Psalm 110 is one of the most quoted Psalms in the New Testament because it points to the Messiah’s exaltation and victory. It presents the Messiah seated at the right hand, awaiting the final defeat of His enemies.
“The LORD said to my Lord, ‘Sit at My right hand, Till I make Your enemies Your footstool.’” (Psalm 110:1)
This verse helps us hold present reality and future fulfillment together. Jesus is already seated at the right hand. His authority is already established. Yet there is also an “until,” pointing to a future completion when all opposition is fully subdued. Christians live between these realities. We do not fear as if Christ is not reigning, and we do not pretend as if the battle is already finished. We walk by faith, confident in the enthroned Lord.

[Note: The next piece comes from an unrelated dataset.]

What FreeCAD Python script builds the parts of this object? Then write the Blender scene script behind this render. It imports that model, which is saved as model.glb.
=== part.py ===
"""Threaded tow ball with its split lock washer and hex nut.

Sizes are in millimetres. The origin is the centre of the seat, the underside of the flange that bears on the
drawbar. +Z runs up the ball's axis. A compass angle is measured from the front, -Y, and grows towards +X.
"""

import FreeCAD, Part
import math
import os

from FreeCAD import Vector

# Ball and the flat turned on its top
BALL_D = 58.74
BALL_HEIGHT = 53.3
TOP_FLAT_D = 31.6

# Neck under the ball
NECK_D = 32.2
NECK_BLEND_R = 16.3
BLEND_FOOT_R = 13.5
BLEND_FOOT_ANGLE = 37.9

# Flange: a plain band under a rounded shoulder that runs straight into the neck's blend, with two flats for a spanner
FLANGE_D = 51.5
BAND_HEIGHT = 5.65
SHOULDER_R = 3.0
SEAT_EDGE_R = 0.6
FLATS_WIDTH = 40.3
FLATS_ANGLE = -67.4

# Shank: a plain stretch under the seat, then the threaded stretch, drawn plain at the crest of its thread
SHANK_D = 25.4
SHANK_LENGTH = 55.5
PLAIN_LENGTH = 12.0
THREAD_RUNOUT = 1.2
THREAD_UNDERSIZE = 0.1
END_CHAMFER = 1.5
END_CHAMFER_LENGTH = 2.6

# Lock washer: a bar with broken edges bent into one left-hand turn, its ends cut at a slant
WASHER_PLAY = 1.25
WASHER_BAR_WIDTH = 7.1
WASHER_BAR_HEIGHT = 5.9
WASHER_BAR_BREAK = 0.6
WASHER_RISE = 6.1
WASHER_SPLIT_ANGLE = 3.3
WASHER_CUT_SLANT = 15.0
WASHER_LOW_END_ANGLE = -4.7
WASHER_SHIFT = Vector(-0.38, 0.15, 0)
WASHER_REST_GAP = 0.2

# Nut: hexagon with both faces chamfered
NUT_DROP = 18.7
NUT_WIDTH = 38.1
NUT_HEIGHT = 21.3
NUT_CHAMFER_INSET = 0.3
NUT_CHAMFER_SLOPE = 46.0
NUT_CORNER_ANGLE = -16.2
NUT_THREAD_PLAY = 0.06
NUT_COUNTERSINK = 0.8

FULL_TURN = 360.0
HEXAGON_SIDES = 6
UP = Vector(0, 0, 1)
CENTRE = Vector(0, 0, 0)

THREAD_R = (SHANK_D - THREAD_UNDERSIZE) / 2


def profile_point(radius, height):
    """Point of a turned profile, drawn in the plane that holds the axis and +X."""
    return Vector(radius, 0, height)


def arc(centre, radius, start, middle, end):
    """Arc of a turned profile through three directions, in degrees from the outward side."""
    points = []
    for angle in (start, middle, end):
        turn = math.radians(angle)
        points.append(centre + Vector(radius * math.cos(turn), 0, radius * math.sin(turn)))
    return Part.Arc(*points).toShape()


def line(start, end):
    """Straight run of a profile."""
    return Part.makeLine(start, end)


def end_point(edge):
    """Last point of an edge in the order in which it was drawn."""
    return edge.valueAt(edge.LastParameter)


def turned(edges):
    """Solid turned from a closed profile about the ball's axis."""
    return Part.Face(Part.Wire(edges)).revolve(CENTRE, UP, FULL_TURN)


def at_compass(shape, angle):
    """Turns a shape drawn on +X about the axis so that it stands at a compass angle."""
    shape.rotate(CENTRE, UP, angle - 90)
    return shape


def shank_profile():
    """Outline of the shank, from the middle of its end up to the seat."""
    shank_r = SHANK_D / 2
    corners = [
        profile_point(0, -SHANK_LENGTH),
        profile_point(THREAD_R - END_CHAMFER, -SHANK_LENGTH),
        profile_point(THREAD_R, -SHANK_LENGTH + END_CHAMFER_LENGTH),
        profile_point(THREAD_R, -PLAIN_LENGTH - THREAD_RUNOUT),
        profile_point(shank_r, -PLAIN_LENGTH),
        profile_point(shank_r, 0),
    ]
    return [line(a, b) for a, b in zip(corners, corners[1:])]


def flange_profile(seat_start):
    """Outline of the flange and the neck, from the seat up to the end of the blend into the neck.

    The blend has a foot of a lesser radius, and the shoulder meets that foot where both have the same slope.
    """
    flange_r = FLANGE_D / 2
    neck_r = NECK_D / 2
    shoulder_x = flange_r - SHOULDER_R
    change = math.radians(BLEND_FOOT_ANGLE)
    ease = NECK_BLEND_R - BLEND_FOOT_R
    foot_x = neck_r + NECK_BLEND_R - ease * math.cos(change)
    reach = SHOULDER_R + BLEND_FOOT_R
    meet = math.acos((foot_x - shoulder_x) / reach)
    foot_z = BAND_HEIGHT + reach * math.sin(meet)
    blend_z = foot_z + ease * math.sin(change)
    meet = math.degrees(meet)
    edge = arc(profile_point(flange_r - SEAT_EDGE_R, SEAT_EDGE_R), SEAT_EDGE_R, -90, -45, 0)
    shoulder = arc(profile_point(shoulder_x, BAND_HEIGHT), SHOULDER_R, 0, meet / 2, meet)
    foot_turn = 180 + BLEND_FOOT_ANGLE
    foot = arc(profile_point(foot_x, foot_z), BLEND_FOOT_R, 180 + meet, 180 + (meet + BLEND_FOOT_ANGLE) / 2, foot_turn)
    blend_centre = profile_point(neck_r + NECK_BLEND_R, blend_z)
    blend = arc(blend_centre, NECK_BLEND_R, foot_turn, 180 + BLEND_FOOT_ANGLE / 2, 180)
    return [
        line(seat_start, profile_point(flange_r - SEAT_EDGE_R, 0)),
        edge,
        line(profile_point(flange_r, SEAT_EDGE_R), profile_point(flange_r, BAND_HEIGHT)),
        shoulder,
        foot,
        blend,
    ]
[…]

This right hand hope also shapes how we face suffering. Stephen could endure because he saw Jesus at the right hand of God. That is not only for martyrs. Every believer can find stability in the truth that Christ is exalted, and that His promises cannot fail. When the church is pressured, when the culture shifts, when personal trials come, the right hand truth remains: Jesus reigns, and God upholds His people with His righteous right hand.
And that brings us back to wisdom. Ecclesiastes says the wise man’s heart is at his right hand. In New Testament light, that wisdom is ultimately found in Christ. A heart oriented to the “right hand” is a heart oriented to the enthroned Jesus, choosing obedience, humility, courage, and purity because He is Lord.
My Final Thoughts
The Bible’s language about the right hand and the left hand is meant to shape our faith and our choices. It points us to the exalted Christ at the right hand of God, the One who has all authority and who will one day judge the world in righteousness. It also warns us that separation from Him is the greatest tragedy, and that final judgment is real.
So let your heart be “at your right hand” by fixing your faith on Jesus, walking in the light of His Word, and practicing a sincere, humble righteousness that seeks the Father’s approval more than the praise of people. If the Lord upholds you with His righteous right hand, you can stand firm, live faithfully, and face the future with steady hope.